• Task description
Return the material below in full and exactly.
╭─ Recorded information
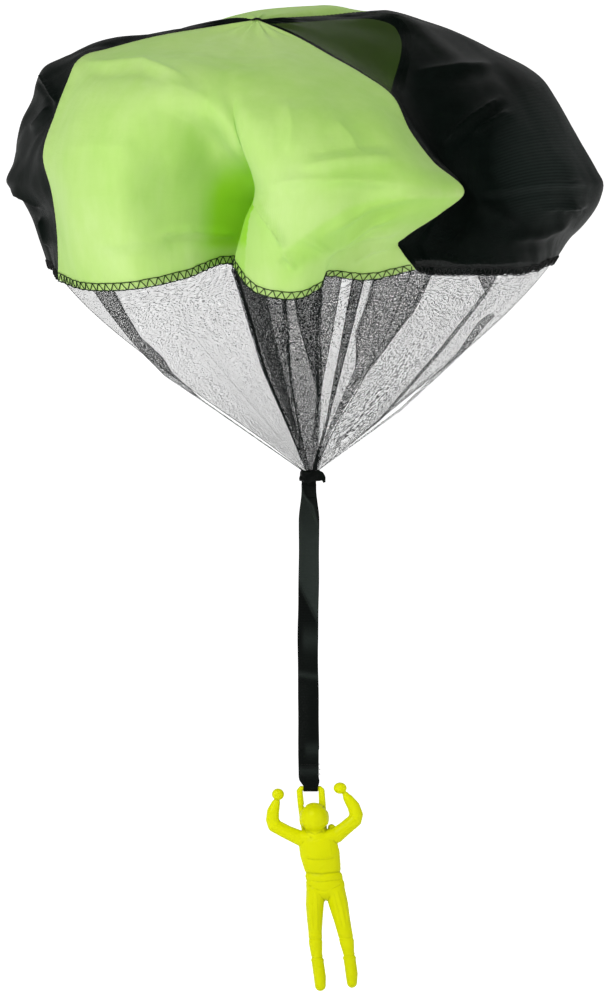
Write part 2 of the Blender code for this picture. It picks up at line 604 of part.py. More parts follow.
# legs and boots, toes down
limb(bm, [(fig(400, 850, 0.2), 66 * PX, 4.6 * MM), (fig(391, 950, 0.1), 61 * PX, 4.3 * MM),
          (fig(391, 1050, 0.0), 53 * PX, 3.9 * MM), (fig(393, 1130, -0.2), 46 * PX, 3.5 * MM),
          (fig(396, 1200, 0.3), 46 * PX, 3.5 * MM), (fig(402, 1275, 0.3), 39 * PX, 3.0 * MM)])
limb(bm, [(fig(406, 1302, 0.2), 40 * PX, 3.2 * MM), (fig(414, 1360, 0.0), 41 * PX, 3.4 * MM),
          (fig(424, 1430, -0.8), 41 * PX, 3.7 * MM), (fig(427, 1484, -1.6), 37 * PX, 2.9 * MM)])
limb(bm, [(fig(520, 850, 0.2), 68 * PX, 4.6 * MM), (fig(545, 950, 0.1), 65 * PX, 4.3 * MM),
          (fig(568, 1050, 0.0), 55 * PX, 3.9 * MM), (fig(586, 1130, -0.2), 50 * PX, 3.5 * MM),
          (fig(601, 1200, 0.3), 48 * PX, 3.5 * MM), (fig(611, 1262, 0.3), 39 * PX, 3.0 * MM)])
limb(bm, [(fig(615, 1290, 0.2), 41 * PX, 3.2 * MM), (fig(624, 1350, 0.0), 41 * PX, 3.4 * MM),
          (fig(632, 1410, -0.8), 41 * PX, 3.7 * MM), (fig(634, 1464, -1.6), 35 * PX, 2.9 * MM)])
# bail: two legs from behind the helmet, joined by the bar that the ribbon goes round
leg_y = 3.0
limb(bm, [(fig(291, 210, leg_y), 21 * PX, 1.3 * MM), (fig(300, 300, leg_y), 22 * PX, 1.4 * MM),
          (fig(318, 400, leg_y), 26 * PX, 1.8 * MM), (fig(340, 500, leg_y), 30 * PX, 2.4 * MM)])
limb(bm, [(fig(435, 206, leg_y), 21 * PX, 1.3 * MM), (fig(440, 300, leg_y), 24 * PX, 1.4 * MM),
          (fig(442, 400, leg_y), 28 * PX, 1.8 * MM), (fig(440, 500, leg_y), 32 * PX, 2.4 * MM)])
bar_v = (BAR_V - 760) * 6.533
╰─
• Full output
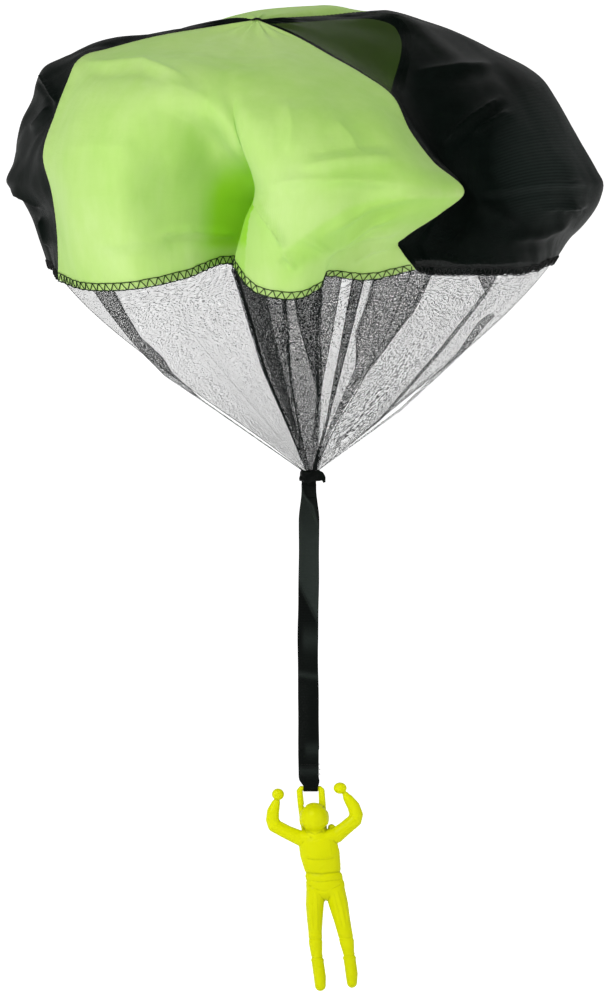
Write part 2 of the Blender code for this picture. It picks up at line 604 of part.py. More parts follow.
# legs and boots, toes down
limb(bm, [(fig(400, 850, 0.2), 66 * PX, 4.6 * MM), (fig(391, 950, 0.1), 61 * PX, 4.3 * MM),
          (fig(391, 1050, 0.0), 53 * PX, 3.9 * MM), (fig(393, 1130, -0.2), 46 * PX, 3.5 * MM),
          (fig(396, 1200, 0.3), 46 * PX, 3.5 * MM), (fig(402, 1275, 0.3), 39 * PX, 3.0 * MM)])
limb(bm, [(fig(406, 1302, 0.2), 40 * PX, 3.2 * MM), (fig(414, 1360, 0.0), 41 * PX, 3.4 * MM),
          (fig(424, 1430, -0.8), 41 * PX, 3.7 * MM), (fig(427, 1484, -1.6), 37 * PX, 2.9 * MM)])
limb(bm, [(fig(520, 850, 0.2), 68 * PX, 4.6 * MM), (fig(545, 950, 0.1), 65 * PX, 4.3 * MM),
          (fig(568, 1050, 0.0), 55 * PX, 3.9 * MM), (fig(586, 1130, -0.2), 50 * PX, 3.5 * MM),
          (fig(601, 1200, 0.3), 48 * PX, 3.5 * MM), (fig(611, 1262, 0.3), 39 * PX, 3.0 * MM)])
limb(bm, [(fig(615, 1290, 0.2), 41 * PX, 3.2 * MM), (fig(624, 1350, 0.0), 41 * PX, 3.4 * MM),
          (fig(632, 1410, -0.8), 41 * PX, 3.7 * MM), (fig(634, 1464, -1.6), 35 * PX, 2.9 * MM)])
# bail: two legs from behind the helmet, joined by the bar that the ribbon goes round
leg_y = 3.0
limb(bm, [(fig(291, 210, leg_y), 21 * PX, 1.3 * MM), (fig(300, 300, leg_y), 22 * PX, 1.4 * MM),
          (fig(318, 400, leg_y), 26 * PX, 1.8 * MM), (fig(340, 500, leg_y), 30 * PX, 2.4 * MM)])
limb(bm, [(fig(435, 206, leg_y), 21 * PX, 1.3 * MM), (fig(440, 300, leg_y), 24 * PX, 1.4 * MM),
          (fig(442, 400, leg_y), 28 * PX, 1.8 * MM), (fig(440, 500, leg_y), 32 * PX, 2.4 * MM)])
bar_v = (BAR_V - 760) * 6.533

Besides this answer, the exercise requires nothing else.